Le Point, 1er mai 2016, par François Gauvin
Marc Aurèle démasqué
Cela passe pour une évidence : l’empereur Marc Aurèle (121-180) était aussi philosophe. En témoigneraient ses Pensées pour moi-même, un best-seller mondial. Mais Pierre Vesperini n’est pas de cet avis. Certes, Marc Aurèle puise souvent dans le stoïcisme, un système fondé en Grèce près de cinq siècles avant lui et qui avait conquis les Romains, peut-être parce qu’avec lui, vertu et virilité sont à l’honneur.

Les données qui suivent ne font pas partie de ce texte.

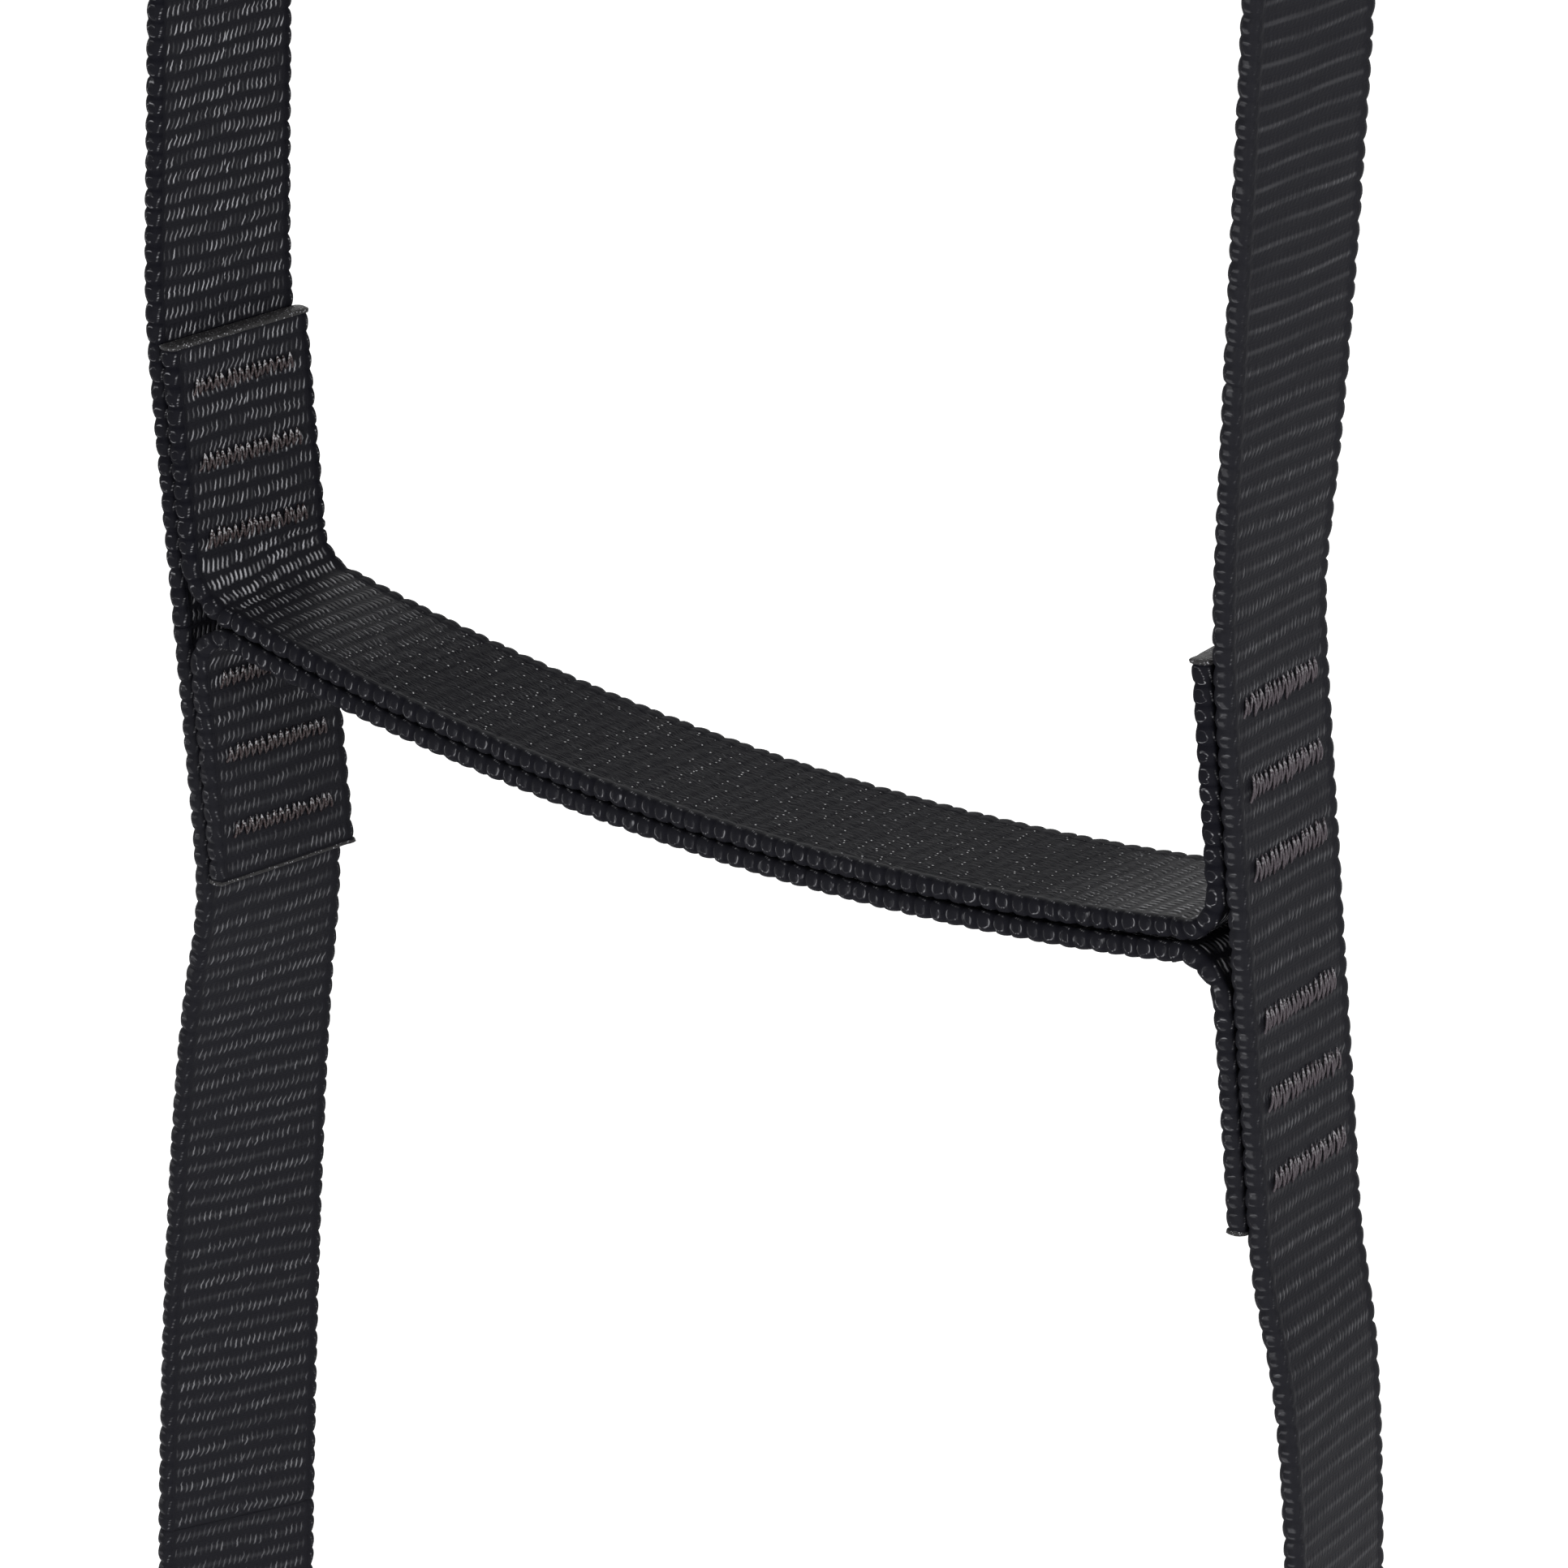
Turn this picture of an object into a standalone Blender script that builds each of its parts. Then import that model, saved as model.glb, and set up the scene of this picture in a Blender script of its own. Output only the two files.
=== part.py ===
"""Etrier: a hanging webbing ladder with a clip-in eye, four two-ply steps and bar-tacked joints.

The ladder hangs from its eye. X runs across the steps, Y through the width of the webbing and
Z up, with the origin where a connector bears in the eye. One webbing runs up one side, over the
eye and down the other side. Each step is two plies of webbing, one on the other. The ends of
the upper ply turn up along the side straps, the ends of the lower ply turn down, and bar tacks
sew each end to its strap. The straps bend at a fold line above and below each step, so they
are divided there, with a round edge that turns in a round notch.
"""

import math

import bmesh
import bpy
from mathutils import Matrix, Vector

MM = 0.001

# Webbing
WEBBING_WIDTH = 25 * MM
WEBBING_THICKNESS = 2.5 * MM
SELVEDGE_SHARE = 0.3  # of the thickness, taken off each long corner

# Bar tacks: thread that passes through both plies, with a bar of stitches on each face
THREAD_FILM = 0.3 * MM
THREAD_CLEARANCE = 0.2 * MM
BAR_RISE = 0.5 * MM
BAR_HEIGHT = 3.0 * MM
CORE_HEIGHT = 1.6 * MM
BAR_EDGE_MARGIN = 3.5 * MM
TACKS_PER_END = 3
TACK_SPACING = 11.2 * MM

# Ladder
STEP_COUNT = 4
STEP_PITCH = 300 * MM
FIRST_STEP_DROP = 360 * MM
STEP_WIDTH = 182 * MM
STEP_SAG = 7.4 * MM
STRAP_TOE = math.radians(7.5)  # turn of a strap about the vertical, its back edge inwards
STRAP_LEAN = math.radians(5.5)  # slope of a strap along a step's ends, down to the right
TAIL_LENGTH = 12 * MM  # strap below the lowest step's ends

# Ends of the two plies of a step
UPPER_BEND_RADIUS = 7 * MM
UPPER_TACK_START = 1.5 * MM
UPPER_END_INSET = 6 * MM
LOWER_BEND_RADIUS = 5.5 * MM
LOWER_TACK_START = 0.5 * MM
LOWER_END_INSET = 7 * MM

# Fold lines of the straps
FOLD_MARGIN = 6 * MM  # from a ply's end to the fold line
FOLD_WALL = 0.5 * MM  # round edge beyond the strap's faces
FOLD_GAP = 0.3 * MM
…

Mais pour notre historien, l’empereur ne se gêne pas pour emprunter des opinions à l’école rivale, celle des épicuriens, ces adeptes du plaisir que les stoïciens traitaient de pourceaux. Serait-il alors un philosophe éclectique ? D’aucuns l’ont suggéré. Que nenni, répond Vesperini pour qui les Pensées ne sont que de simples « discours philosophiques » (logoi philosophoi). Le maître de Rome se les adresse pour se « tenir » en toutes circonstances et, entre autres, pour ne pas céder à cette mélancolie qui le tiraille et qu’il associe à un « caractère de femmelette »… Ses fameuses réflexions ne seraient donc qu’une suite de mots d’ordre thérapeutiques, que l’empereur met par écrit pour s’en souvenir au moment opportun. Peut-être, s’il avait été chinois, aurait-il repris une phrase de Lao-Tseu… Pour Vesperini, « Sa Majesté » était donc moins philosophe que soucieux de donner le meilleur de lui-même, et en cela conforme à la bonne éducation romaine. L’auteur casse donc l’image du philosophe-roi en ramenant à la surface celle du bon roi bon élève, avec style, érudition et esprit.